I am mystified by the critics and commentators who are saying there's too much sex in MWTIOB. Seemed like the amount of nookie in there was far from overwhelming. After reading Rob Roberge's MORE THAN THEY COULD CHEW, I found the sex in MWTIOB rather quaint.
Posted by: Danny Barer | January 03, 2006 at 10:03 PM
...if nominated, I will not run. If elected, I will not serve...
Best,
Mark not-even-a-runner-up Terry
Posted by: Mark Terry | January 04, 2006 at 04:45 AM
See, Tod? You're not an awful awful man anymore. You're working your way up to great awful man. Remember what I said about world class. With this title, you might achieve that by summer.
Posted by: Jim Winter | January 04, 2006 at 05:22 AM
I think the best part is that if you click and buy Lee's book through the link, James collects an Amazon Associates kickback. Isn't that a little like PETA having a tipjar at KFC?

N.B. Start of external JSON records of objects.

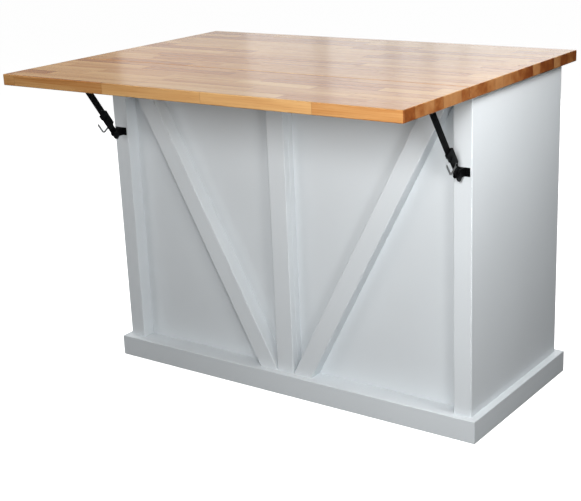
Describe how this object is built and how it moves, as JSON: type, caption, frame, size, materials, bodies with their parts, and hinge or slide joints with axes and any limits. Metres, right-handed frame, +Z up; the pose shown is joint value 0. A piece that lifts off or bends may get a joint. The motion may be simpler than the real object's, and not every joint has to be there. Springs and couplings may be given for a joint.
{
  "type": "drop leaf kitchen island",
  "caption": "Painted kitchen island cabinet with diagonal braces, drawers and doors, and a butcher-block top whose hinged leaf is held up by folding stays",
  "frame": {"origin": "on the floor, at the middle of the plan of the bounding box with the leaf raised", "axes": "+X along the top to the right as seen from the leaf side, +Y from the leaf to the doors, +Z up"},
  "size_m": [1.22, 0.899, 0.914],
  "materials": {
    "painted_wood": "satin paint, pale cool grey",
    "butcher_block": "oiled staves, satin",
    "plain_wood": "clear lacquer, satin",
    "black_metal": "black powder coat",
    "bare_steel": "zinc plated",
    "black_plastic": "moulded, matt"
  },
  "bodies": {
    "cabinet": {"fixed_top": "butcher_block", "corner_post_left": "painted_wood", "corner_post_right": "painted_wood", "centre_stile": "painted_wood", "centre_batten": "painted_wood", "side_panel_left": "painted_wood", "side_panel_right": "painted_wood", "back_panel_left": "painted_wood", "back_panel_right": "painted_wood", "brace_left": "painted_wood", "brace_right": "painted_wood", "plinth_front": "painted_wood", "plinth_back": "painted_wood", "plinth_left": "painted_wood", "plinth_right": "painted_wood", "bottom_panel": "painted_wood", "partition": "plain_wood", "top_stretchers": "plain_wood", "frame_stiles": "painted_wood", "frame_rails": "painted_wood", "drawer_runners": "plain_wood", "shelf_left": "plain_wood", "shelf_right": "plain_wood", "shelf_pins": "bare_steel", "door_catches": "black_plastic", "leaf_hinge_fixed": "black_metal", "leaf_hinge_pins": "black_metal", "stay_foot_left": "black_metal", "stay_foot_right": "black_metal", "stay_foot_pins": "black_metal", "door_hinge_fixed": "black_metal", "door_hinge_pins": "black_metal", "cabinet_screws": "black_metal"},
    "leaf": {"leaf": "butcher_block", "leaf_hinge_moving": "black_metal", "stay_heads": "black_metal", "stay_head_pins": "black_metal", "leaf_screws": "black_metal"},
    "lower_arm_left": {"lower_arm_left": "black_metal"},
    "lower_arm_right": {"lower_arm_right": "black_metal"},
    "upper_arm_left": {"upper_arm_left": "black_metal"},
    "upper_arm_right": {"upper_arm_right": "black_metal"},
    "release_left": {"release_left": "bare_steel"},
    "release_right": {"release_right": "bare_steel"},
    "drawer_left": {"drawer_left_front": "painted_wood", "drawer_left_box": "plain_wood", "drawer_left_bottom": "plain_wood", "drawer_left_knob": "black_metal"},
    "door_left": {"door_left_frame": "painted_wood", "door_left_panel": "painted_wood", "door_left_knob": "black_metal", "door_left_hinges": "black_metal"},
    "drawer_right": {"drawer_right_front": "painted_wood", "drawer_right_box": "plain_wood", "drawer_right_bottom": "plain_wood", "drawer_right_knob": "black_metal"},
    "door_right": {"door_right_frame": "painted_wood", "door_right_panel": "painted_wood", "door_right_knob": "black_metal", "door_right_hinges": "black_metal"}
  },
  "joints": [
    {"name": "leaf_hinge", "type": "hinge", "parent": "cabinet", "child": "leaf", "pos_m": [0, -0.154, 0.881], "axis": [1, 0, 0], "range_deg": [0, 90]},
    {"name": "lower_arm_left_pivot", "type": "hinge", "parent": "cabinet", "child": "lower_arm_left", "pos_m": [-0.553, -0.1095, 0.696], "axis": [1, 0, 0], "range_deg": [0, 125.1]},
    {"name": "upper_arm_left_pivot", "type": "hinge", "parent": "leaf", "child": "upper_arm_left", "pos_m": [-0.553, -0.23, 0.871], "axis": [-1, 0, 0], "range_deg": [0, 118.8]},
    {"name": "release_left_pivot", "type": "hinge", "parent": "lower_arm_left", "child": "release_left", "pos_m": [-0.553, -0.12291, 0.72076], "axis": [-1, 0, 0], "range_deg": [0, 10], "stiffness_Nm_per_rad": 0.05, "springref_deg": -17.19},
    {"name": "lower_arm_right_pivot", "type": "hinge", "parent": "cabinet", "child": "lower_arm_right", "pos_m": [0.553, -0.1095, 0.696], "axis": [1, 0, 0], "range_deg": [0, 125.1]},
    {"name": "upper_arm_right_pivot", "type": "hinge", "parent": "leaf", "child": "upper_arm_right", "pos_m": [0.553, -0.23, 0.871], "axis": [-1, 0, 0], "range_deg": [0, 118.8]},
    {"name": "release_right_pivot", "type": "hinge", "parent": "lower_arm_right", "child": "release_right", "pos_m": [0.553, -0.12291, 0.72076], "axis": [-1, 0, 0], "range_deg": [0, 10], "stiffness_Nm_per_rad": 0.05, "springref_deg": -17.19},
    {"name": "drawer_left_slide", "type": "slide", "parent": "cabinet", "child": "drawer_left", "axis": [0, 1, 0], "range_m": [0, 0.34]},
    {"name": "door_left_hinge", "type": "hinge", "parent": "cabinet", "child": "door_left", "pos_m": [-0.5265, 0.4249, 0.368], "axis": [0, 0, 1], "range_deg": [0, 105]},
    {"name": "drawer_right_slide", "type": "slide", "parent": "cabinet", "child": "drawer_right", "axis": [0, 1, 0], "range_m": [0, 0.34]},
    {"name": "door_right_hinge", "type": "hinge", "parent": "cabinet", "child": "door_right", "pos_m": [0.5265, 0.4249, 0.368], "axis": [0, 0, -1], "range_deg": [0, 105]}
  ],
  "couplings": [
    {"joint": "lower_arm_left_pivot", "follows": "leaf_hinge", "ratio": 1.3892},
    {"joint": "upper_arm_left_pivot", "follows": "leaf_hinge", "ratio": 1.3199},
    {"joint": "lower_arm_right_pivot", "follows": "leaf_hinge", "ratio": 1.3892},
    {"joint": "upper_arm_right_pivot", "follows": "leaf_hinge", "ratio": 1.3199}
  ]
}
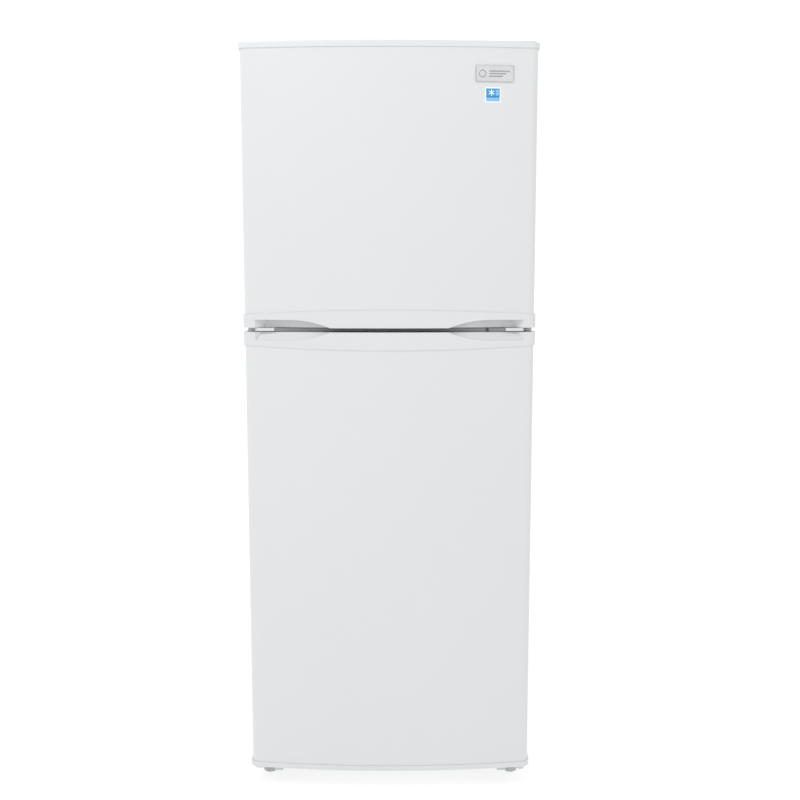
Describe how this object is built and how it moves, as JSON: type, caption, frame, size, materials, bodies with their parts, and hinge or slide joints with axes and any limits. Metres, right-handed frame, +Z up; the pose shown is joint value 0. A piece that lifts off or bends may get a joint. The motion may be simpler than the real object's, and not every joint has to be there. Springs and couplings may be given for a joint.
{
  "type": "top freezer refrigerator",
  "caption": "Upright two-door refrigerator with a freezer compartment on top, bowed doors with finger scoops, shelves, a crisper drawer and a rear cooling circuit.",
  "frame": {"origin": "on the ground under the middle of the whole object", "axes": "+Z up, the doors face -Y, +X towards the hinge side (the right as seen from the front)"},
  "size_m": [0.546, 0.6, 1.43],
  "materials": {
    "white_steel": "gloss white enamel, slightly orange-peeled",
    "white_plastic": "satin moulded white",
    "hinge_enamel": "white enamel over steel",
    "liner_plastic": "smooth formed white sheet",
    "gasket_rubber": "soft matte light grey",
    "zinc_steel": "zinc-plated sheet",
    "black_steel": "black semi-gloss paint",
    "black_plastic": "matte moulded black",
    "grey_plastic": "matte moulded grey",
    "knob_plastic": "satin moulded white",
    "shelf_glass": "clear tempered glass with a green edge",
    "lamp_glass": "frosted",
    "clear_plastic": "clear moulded plastic with a faint blue tint",
    "coated_wire": "white coated wire",
    "copper": "drawn copper",
    "evaporator_aluminium": "bare fins",
    "motor_steel": "bare steel can",
    "black_rubber": "soft matte black",
    "drain_plastic": "flexible milky tube",
    "foam": "pale yellow rigid foam",
    "badge_metal": "silver, satin, with a raised border",
    "label_blue": "blue printed film with a white border"
  },
  "bodies": {
    "cabinet": {"cabinet_shell": "white_steel", "rear_panel": "zinc_steel", "bottom_deck": "zinc_steel", "insulation_foam": "foam", "fridge_liner": "liner_plastic", "freezer_liner": "liner_plastic", "center_rail": "hinge_enamel", "compressor": "black_steel", "compressor_mounts": "black_rubber", "compressor_base": "zinc_steel", "relay_cover": "black_plastic", "condenser": "black_steel", "condenser_brackets": "black_plastic", "filter_drier": "copper", "refrigerant_tubes": "copper", "evaporator": "evaporator_aluminium", "evaporator_cover": "liner_plastic", "fan_motor": "motor_steel", "control_housing": "liner_plastic", "lamp_bulb": "lamp_glass", "light_switch_body": "black_plastic", "glass_shelves": "shelf_glass", "crisper_cover": "shelf_glass", "freezer_shelf": "coated_wire", "top_hinge": "hinge_enamel", "top_hinge_cover": "white_plastic", "middle_hinge": "hinge_enamel", "bottom_hinge": "zinc_steel", "left_foot_bracket": "zinc_steel", "fasteners": "zinc_steel", "hinge_hole_plugs": "white_plastic", "roller_axles": "zinc_steel", "drain_pan": "black_plastic", "drain_tube": "drain_plastic", "cord_gland": "black_plastic"},
    "freezer_door": {"freezer_door_skin": "white_steel", "freezer_door_top_cap": "white_plastic", "freezer_door_bottom_cap": "white_plastic", "freezer_door_liner": "liner_plastic", "freezer_door_gasket": "gasket_rubber", "freezer_door_foam": "foam", "freezer_door_bins": "clear_plastic", "badge_plate": "badge_metal", "energy_label": "label_blue"},
    "fridge_door": {"fridge_door_skin": "white_steel", "fridge_door_top_cap": "white_plastic", "fridge_door_bottom_cap": "white_plastic", "fridge_door_liner": "liner_plastic", "fridge_door_gasket": "gasket_rubber", "fridge_door_foam": "foam", "fridge_door_bins": "clear_plastic", "bottle_bin": "clear_plastic"},
    "crisper_drawer": {"crisper_drawer": "clear_plastic"},
    "evaporator_fan": {"evaporator_fan": "black_plastic"},
    "thermostat_knob": {"thermostat_knob": "knob_plastic"},
    "light_switch_plunger": {"light_switch_plunger": "knob_plastic"},
    "leveling_foot_left": {"leveling_foot_left": "grey_plastic"},
    "leveling_foot_right": {"leveling_foot_right": "grey_plastic"},
    "rear_roller_left": {"rear_roller_left": "black_plastic"},
    "rear_roller_right": {"rear_roller_right": "black_plastic"}
  },
  "joints": [
    {"name": "freezer_door_hinge", "type": "hinge", "parent": "cabinet", "child": "freezer_door", "pos_m": [0.258, -0.255, 1.163], "axis": [0, 0, 1], "range_deg": [0, 120]},
    {"name": "fridge_door_hinge", "type": "hinge", "parent": "cabinet", "child": "fridge_door", "pos_m": [0.258, -0.255, 0.469], "axis": [0, 0, 1], "range_deg": [0, 120]},
    {"name": "crisper_drawer_slide", "type": "slide", "parent": "cabinet", "child": "crisper_drawer", "axis": [0, -1, 0], "range_m": [0, 0.15]},
    {"name": "light_switch_press", "type": "slide", "parent": "cabinet", "child": "light_switch_plunger", "axis": [0, -1, 0], "range_m": [0, 0.004]},
    {"name": "thermostat_turn", "type": "hinge", "parent": "cabinet", "child": "thermostat_knob", "pos_m": [-0.05, -0.14, 0.846], "axis": [0, 1, 0], "range_deg": [0, 270]},
    {"name": "evaporator_fan_spin", "type": "hinge", "parent": "cabinet", "child": "evaporator_fan", "pos_m": [0, 0.2, 1.292], "axis": [0, 1, 0], "continuous": true},
    {"name": "leveling_foot_left_turn", "type": "hinge", "parent": "cabinet", "child": "leveling_foot_left", "pos_m": [-0.244, -0.2, 0.01], "axis": [0, 0, 1], "continuous": true},
    {"name": "leveling_foot_right_turn", "type": "hinge", "parent": "cabinet", "child": "leveling_foot_right", "pos_m": [0.244, -0.2, 0.01], "axis": [0, 0, 1], "continuous": true},
    {"name": "rear_roller_left_spin", "type": "hinge", "parent": "cabinet", "child": "rear_roller_left", "pos_m": [-0.227, 0.236, 0.012], "axis": [1, 0, 0], "continuous": true},
    {"name": "rear_roller_right_spin", "type": "hinge", "parent": "cabinet", "child": "rear_roller_right", "pos_m": [0.227, 0.236, 0.012], "axis": [1, 0, 0], "continuous": true}
  ],
  "couplings": [
    {"joint": "crisper_drawer_slide", "follows": "fridge_door_hinge", "m_per_rad": 0.0716},
    {"joint": "light_switch_press", "follows": "fridge_door_hinge", "m_per_rad": 0.0019}
  ]
}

Posted by: Erin | January 04, 2006 at 05:55 AM
I was going to send you a trophy for "Most Creative Use of the Word 'Fucktard'" but it's a rather rude shape and the acknowledgment pales in comparision to "Most Annoying Man in the Blogosphere."
Posted by: Brian F | January 04, 2006 at 08:54 AM
it's an honor even to be nominated. thanks for thinking of me, Tod. :)
r
Posted by: rob roberge | January 04, 2006 at 10:26 AM
I'm sure I've run across Mr. Kosub's name somewhere else, but I can't put my finger on it.
Posted by: Dean | January 04, 2006 at 10:56 AM
To get his positive review, Lee didn't even have to send me a hardbound copy of his book. He sent me a PDF.
I'm not just a shill, I'm a cheap shill. And proud of it.
Posted by: Bill Peschel | January 04, 2006 at 03:31 PM
I think Mr Kosub's wrong...Lee's at least 8.21% more annoying than you. Approximately.
Posted by: P M Rommel | January 05, 2006 at 04:36 AM
I read the Amazon Whore post and wondered if 'wresting' was the word the man was searching for. You, Tod, are 'wresting the title away from Lee.' Or you have wrested. I wrest my case.
Posted by: David Thayer | January 05, 2006 at 10:22 PM
Why do you think this guy hates you two so much? He has a post up today about your brother. He also has a post up today about how hard it is to find people to play D&d with anymore, so I maybe weigh out your anger in comparison.